How do we encourage students to become more sophisticated writers, rather than better basic writers? How do college students learn to become familiar and competent with SAT and GRE type words as well as with jargon? I am afraid that by striving for clarity with my students I may be sacrificing the learning that comes from awkwardly trying out a new phrase or “big” word.
I recently conducted an editing workshop where I doggedly tried to drive home the point that writing needs to be done in stages and that students should never hand in a first draft (unless a teacher specifically asks for it), etc. We were discussing ways of making sentences better and a student said that she didn’t like messing around with her writing after her first attempt.

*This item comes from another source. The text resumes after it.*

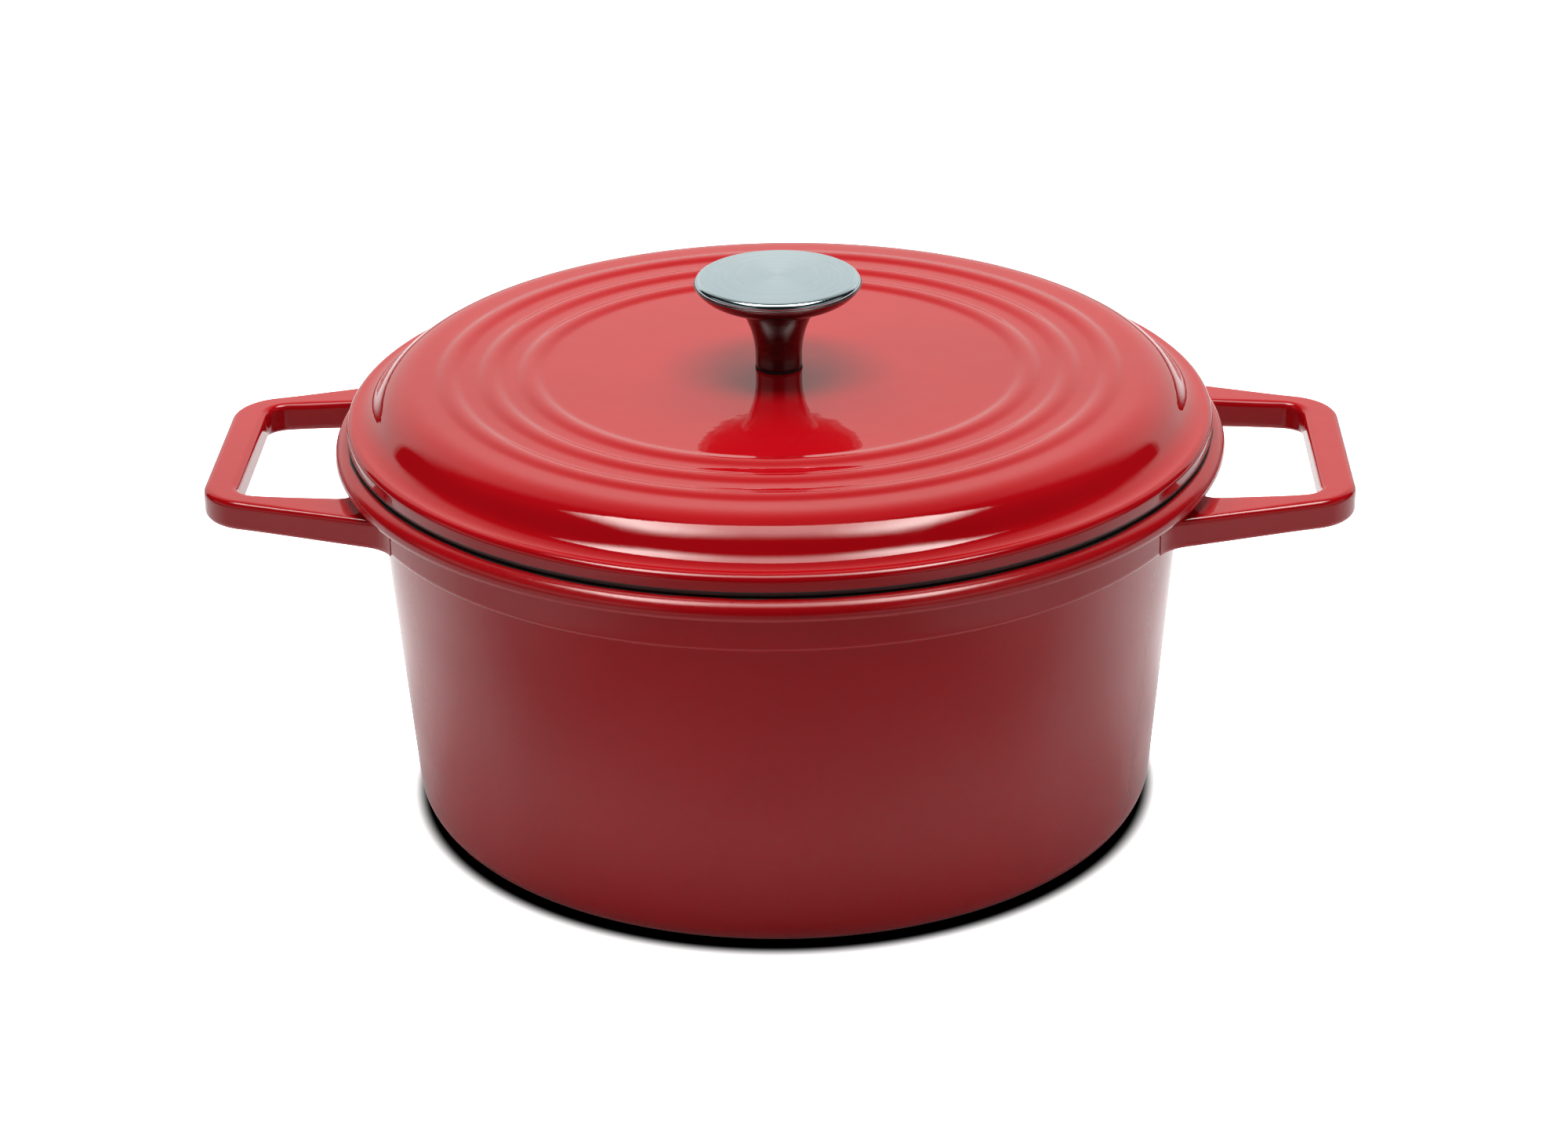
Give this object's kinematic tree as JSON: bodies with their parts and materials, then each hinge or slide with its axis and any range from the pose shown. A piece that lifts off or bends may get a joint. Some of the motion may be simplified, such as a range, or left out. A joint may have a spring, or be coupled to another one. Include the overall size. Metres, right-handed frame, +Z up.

How you know if what you’re doing is “better”? How do you know you’re not making it worse?
I realized that a lot of what I try to impart to students is something that comes naturally to me. I don’t spend a lot of time thinking consciously about my own editing decisions. I chock up the beautiful and complex prose that you are now sampling to instinct. But where does it come from? How do I make value judgments about my own writing? I know “good writing” when I see, and yet I also know that’s not a good enough answer.
I told the class what I have always been told and what I also believe to be true: better writing and editing are developed over time through reading habits. I encouraged them to read as much as possible of all sorts of materials, from sports pages, and ad copy to novels. I also suggested that they read academic articles and text books out loud every once in a while.
Of course, better writing is not necessarily entirely elusive or subjective. I know that there are guidebooks about style that would probably benefit both me and my students. In fact, as I write this, I am aware that underneath a pile of papers is a book I have been meaning to read for a month: Stunning Sentences by Bruce Ross-Larson from the Effective Writing Series. Perhaps therein lies a “better” answer to this student’s question?